The 2008 Dorothea Lange-Paul Taylor Prize was awarded to Carolyn Drake and writer Ilan Greenberg to further their work on this issue. The $20,000 award is given annually by the Center for Documentary Studies at Duke University to encourage collaboration in documentary work in the tradition of acclaimed photographer Dorothea Lange and writer and social scientist Paul Taylor.
"Xinjiang was briefly an independent state prior to World War II before collapsing into Mao's China, and Uighurs continue to aspire to cultural and political autonomy, and at times to independence," write Drake and Greenberg. "Since the late 1980s, however, China has sent millions of migrants into Xinjiang in an effort to populate the country's west with loyal Chinese. Uighurs are now a minority in Xinjiang; expressions of Uighur culture such as Uighur-language media and repositories of Uighur ethnic identity such as the mosque are severely constrained. Uighurs are under intensive pressure to shed their ethnic identity and assimilate into the larger Han culture."

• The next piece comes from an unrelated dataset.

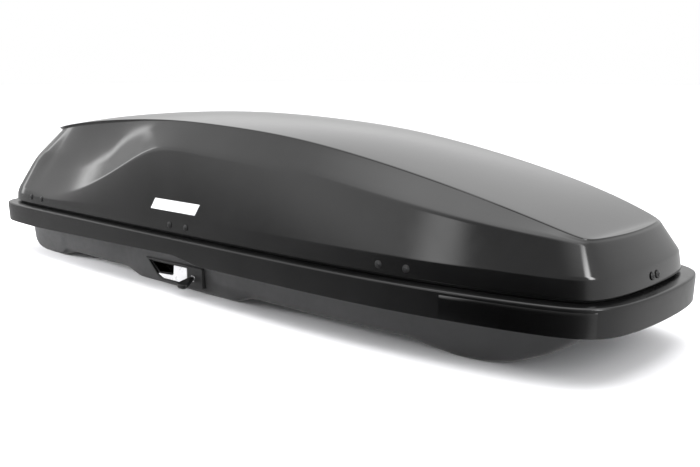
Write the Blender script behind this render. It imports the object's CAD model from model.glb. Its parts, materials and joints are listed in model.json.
"""Roof cargo box: smooth mouldings, fittings, materials, lights and camera.

Metres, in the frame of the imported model: +X is the nose, +Y the hinge side, +Z up.
"""

import json
import math

import bmesh
import bpy
import numpy as np
from mathutils import Matrix, Vector


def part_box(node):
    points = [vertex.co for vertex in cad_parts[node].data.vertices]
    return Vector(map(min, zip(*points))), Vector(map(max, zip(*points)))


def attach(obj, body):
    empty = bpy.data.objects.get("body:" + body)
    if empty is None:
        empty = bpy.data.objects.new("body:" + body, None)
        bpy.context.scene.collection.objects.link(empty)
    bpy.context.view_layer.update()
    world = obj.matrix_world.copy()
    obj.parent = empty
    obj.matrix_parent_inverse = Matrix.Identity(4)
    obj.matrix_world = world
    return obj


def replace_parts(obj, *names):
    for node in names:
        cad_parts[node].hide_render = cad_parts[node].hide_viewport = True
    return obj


# ---------------------------------------------------------------- overall shape
# Plan and height of each shape line, from the middle of the nose round one side to the
# middle of the tail: (x, half width) or (x, half width, z). Cubic splines run through them.
SEAM = (
    (0.979, 0), (0.976, 0.078), (0.968, 0.145), (0.949, 0.197), (0.883, 0.222),
    (0.766, 0.248), (0.541, 0.282), (0.241, 0.287), (-0.039, 0.287), (-0.199, 0.287),
    (-0.379, 0.286), (-0.639, 0.283), (-0.839, 0.279), (-0.947, 0.268), (-0.973, 0.215),
    (-0.977, 0.100), (-0.979, 0),
)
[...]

Greenberg and Drake propose "to document the nodes of the Uighur network: the truck stops, livestock markets, secondary schools, and county offices where Uighurs connect with each other, sometimes furtively." Through their characters, they "will tell a story of Uighurs negotiating a path forward, those who obstruct, circumgyrate, or submit to the state's program of Uighur cultural disappearance."